Because it is possible, with given information, to calculate mathematically the accurate price of a stock, one can measure inaccurate deviations from the true value that emerge in a lab. That would be far more difficult to do in, say, a real government organization, where the "true value" of something the organization is considering is harder to discern. Thus, a study in a setting very different from a government organization can still give us lessons about how to organize decision-making in government to increase accuracy.
Why do bubbles occur? Why don't market or organizational participants on average make accurate judgments, with errors cancelling each other out?
The authors' underlying argument is that to avoid bubbles, "vigilant skepticism" regarding the views of other participants is beneficial, while "undue confidence in others' decisions is counterproductive." Too much confidence in the accuracy of others' views, the authors conclude, "can discourage scrutiny and encourage imitation of others' decisions."
The danger is a herding effect where people imitate each other, which in turn is more likely to promote bubbles than a skeptical attitude about others' views.

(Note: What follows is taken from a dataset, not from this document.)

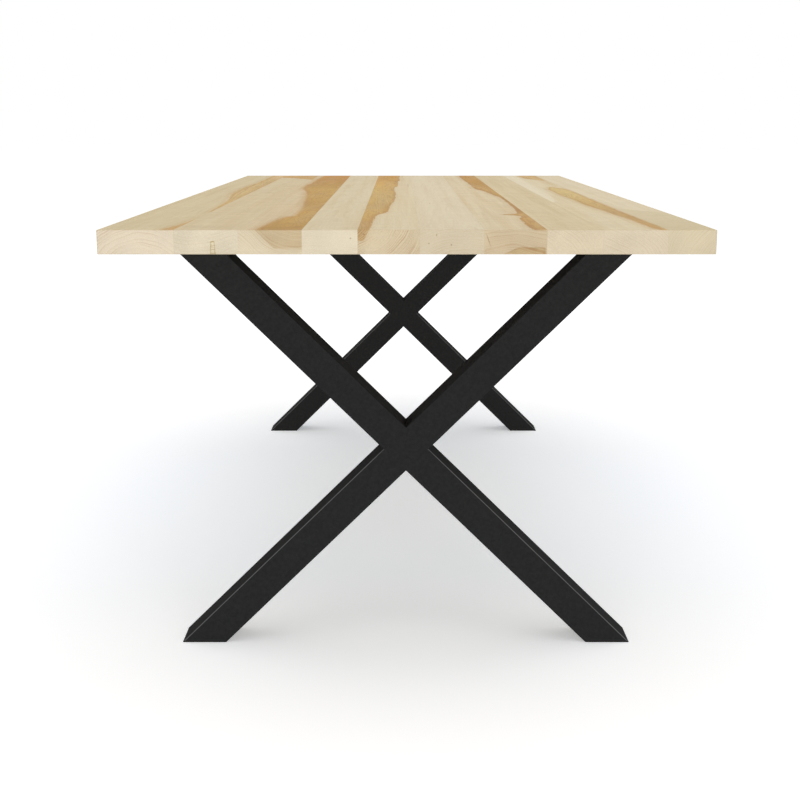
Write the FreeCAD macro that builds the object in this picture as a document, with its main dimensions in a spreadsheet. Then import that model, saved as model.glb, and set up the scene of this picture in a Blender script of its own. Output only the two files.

So the idea is that the accuracy of a group's judgments is likely to be lower when group members too readily accept their colleagues' judgments without enough questioning.
And how does this relate to group diversity? The paper's theory is that homogeneity in a group promotes what one might call excessive trust. In a homogeneous group, participants are more likely to accept the judgments of others in the group, and don't evaluate group members' views in a critical enough way.
"People surrounded by ethnic peers," the authors suggest, "tend to process information more superficially." When many in the group are mistaken, people in homogeneous groups, the argument goes, "are more likely to spread others' errors by accepting inflated offers, paying prices that are far from true values." Hence bubbles are born. And similar errors can arise in organizational decision-making.
Diversity, by contrast, reduces the willingness of participants automatically to accept others' judgments. "In a diverse market, traders are more likely to scrutinize others' behavior and less likely to assume that others' decisions are reasonable," the paper notes.
"Diversity," the authors write, "facilitates friction. In markets, this friction can disrupt conformity, interrupt taken-for-granted routines, and prevent herding. The presence of more than one ethnicity fosters greater scrutiny and more deliberate thinking, which can lead to better outcomes." In short, the scholars argue that ethnic diversity in group improves the accuracy of decisions by increasing the decision-makers' vigilance.
The authors test this theory in a lab setting by providing information that individuals could use individually to assess the value of a stock. In the experiment (performed both in the U.S. and southeast Asia), some subjects were assigned to groups composed entirely of the dominant ethnicity; others were placed in groups that had at least one member of an ethnic minority. Subjects knew the ethnic composition of the group.
Trading then proceeded, with subjects having to accept or reject offers from other traders. So subjects had to decide how to evaluate information other traders in their group provided, in the form of prices they proposed to buy or sell a stock. The researchers compared the prices subjects actually paid with the true value as calculated based on information about the stock. They found that prices paid in homogeneous groups deviated from the true price more than prices paid in heterogeneous groups. In particular, participants in homogeneous groups were more likely to accept inflated offers (above the true price) than those in heterogeneous groups. People in homogeneous groups weren't as vigilant, and this produced more errors.
These findings in some sense parallel another stream of research on the effects of diversity in organizational groups, which argues that diversity brings more information and points of view into group deliberation, which in turn increases the likelihood of good choices. In this research, however, the mechanism is different: Ethnic diversity was valuable not necessarily because minority traders contributed any unique information or skills. Instead, their mere presence changed the way individuals made decisions.
A caveat is necessary regarding both these findings, however. In earlier research examining the net impact of diversity -- not just on the quality of group decisions, but also on overall group performance -- scholars found that while diverse teams might have made higher-quality decisions because of better information, the conflict and tensions diversity may cause are significant. Those frictions can inhibit cooperation within the group, which has typically meant that, overall, diverse and homogeneous teams perform similarly, with the positive and negative impacts of diversity cancelling each other out.
The findings in the research reported here apply most strongly to situations where a group is mostly making decisions rather than cooperating to produce something, and where there is something like a right or wrong answer about which the group can be more or less accurate. Bets may be off when cooperation or group cohesion is required for the group to do its work. But there are enough situations in government where the task is to make better decisions in a group to make this research important, and practical, for government managers.